Imagine this scenario:
You are a songwriter who has spent ten years or more trying to carve
out a career, and you've just written a song that's spent five weeks
in the Billboard Top 10. Every bar band from Key West to Anchorage
is covering it, and you are very, very pleased indeed. (The music
could have been written for other uses; for instance, computer games
now allow the soundtrack to be played back via the computer's MIDI
interface. Sierra Online, a computer game manufacturer, has had game
soundtracks specially written by such artists as Jan Hammer). Your
first royalty check has arrived and you're about to celebrate. You
log on to your computer service (Compuserve, GEnie, Prodigy,
America On Line, etc.), and you see
that someone has made a MIDI Song File of your song, and has uploaded
it so any Tom, Dick, or Harry can download it. You even download a copy
out of curiosity. As they don't charge you any extra to download it,
you assume that you'll get paid royalties out of the online flat-rate
Wrong! The MIDI
File of your song is being given away (yes - published electronically
for free), and no royalties are being collected or distributed.
- The burning question now is - is this legal?
- The answer is most definitely - NO.
First, let's look
at what exactly is copyrighted. The Copyright Law definitely applies
to your song, and so it has the full protection of the Copyright Law.
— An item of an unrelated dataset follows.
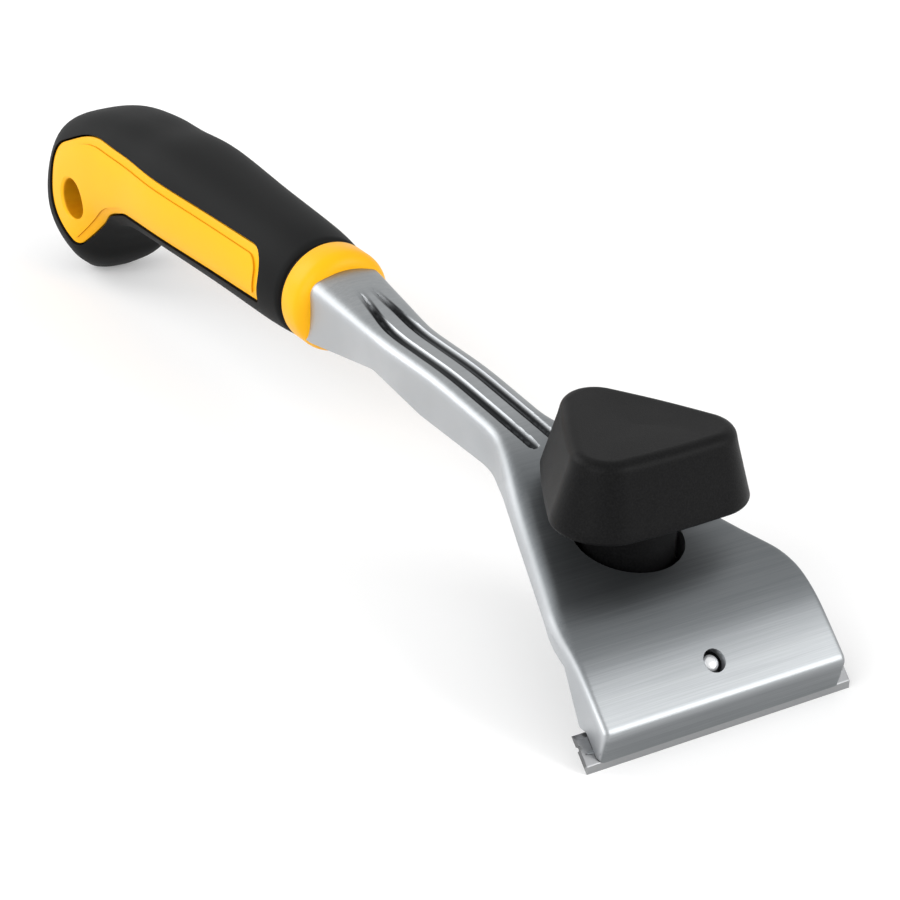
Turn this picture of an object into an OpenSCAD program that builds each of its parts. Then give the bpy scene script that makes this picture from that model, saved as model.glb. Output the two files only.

(If the song is being published, you must register it with the Copyright
Office. Unpublished materials are protected by the copyright law
whether or not they are registered). As you can see below, there are
five basic separate rights, among others, embodied in copyright protection.
- The Reproduction
Right: (the right to make copies)
- The Distribution
Right: (the right to distribute copies)
- The Adaption
Right: (the right to prepare derivative works, i.e. re-arrangements)
- The Performance
Right: (the right to performthe music)
- The Display
Right: (the right to publicly display)
If I sequence my
version of your song, and then upload it to a BBS, I've violated several
of those rights, and created a situation where others may be violated,
- By recording
the sequence, I've violated the reproduction right.
- By reducing
the fully-orchestrated song to a single piano part, I've violated
the adaptation right (i.e. re-arrangement right).
- By uploading
my sequence to a BBS, I've violated the distribution right.
- If others download
and play back the sequence, they've violated the performance right.
- If others display
the work on their terminal, or via other means, they may be violating
the display right (though there is some question about this).
But, and here's
the rub, according to the Copyright Office, the musical composition
has to be in a recognizable fixed form (i.e. sheet music or audio cassette,
phonograph, or compact disc). Even though you own the copyright in
the composition, if it exists solely as a MIDI File, it can't be registered,
because electronic music storage methods - this includes MIDI Song
Files - will not at this time be accepted at the Copyright Office. There are two reasons
- they don't have
the hardware to replay a MIDI Song File.
has not been passed that covers specifically the registration of electronic
music/MIDI Song Files.
What's this about
legislation? The law covers my song, doesn't it? Well, although you
are the copyright owner of your song, and while the existing Copyright
Law may be worded broadly enough to cover future publishing media, specific
legislation covering the MIDI Song File has not yet been passed. Legislation
may be required because:
- The Copyright
Office has not been able (by it's own admission) to keep up with
technology; it has no way of playing back MIDI Files (you can't send
in your song on a DAT tape yet either), and so officially it can't
- The Copyright
Office is a registration-only service. They do not have the power
to enforce copyright legislation. That's where the courts comes in
to play: An infringed party has to take action in the courts.
- The Federal Justice
Dept. won't take independant action until proof that a federal crime
has been committed. For the FBI to investigate there have to be substantial
The good news is
that once a case is tried (& won) in Federal Court, the outcome will
legally prevent BBSs and computer services from distributing copyrighted
material unless they can somehow provide royalty payments to the rightful
copyright owner. What happens at this point depends on what the court
rules. If the court decides that MIDI Files are covered by the compulsory
license provisions of the law, then BBSs would presumably be able to
legally distribute the files as long as they pay the statutory mechanical
license fee. However, if the court determines that distribution of
MIDI Files is a form of publication, then the BBSs would have no right
to distribute the files at all unless they negotiate a royalty with
the copyright owner or publisher, and get written permission for each
piece of music that they want to distribute.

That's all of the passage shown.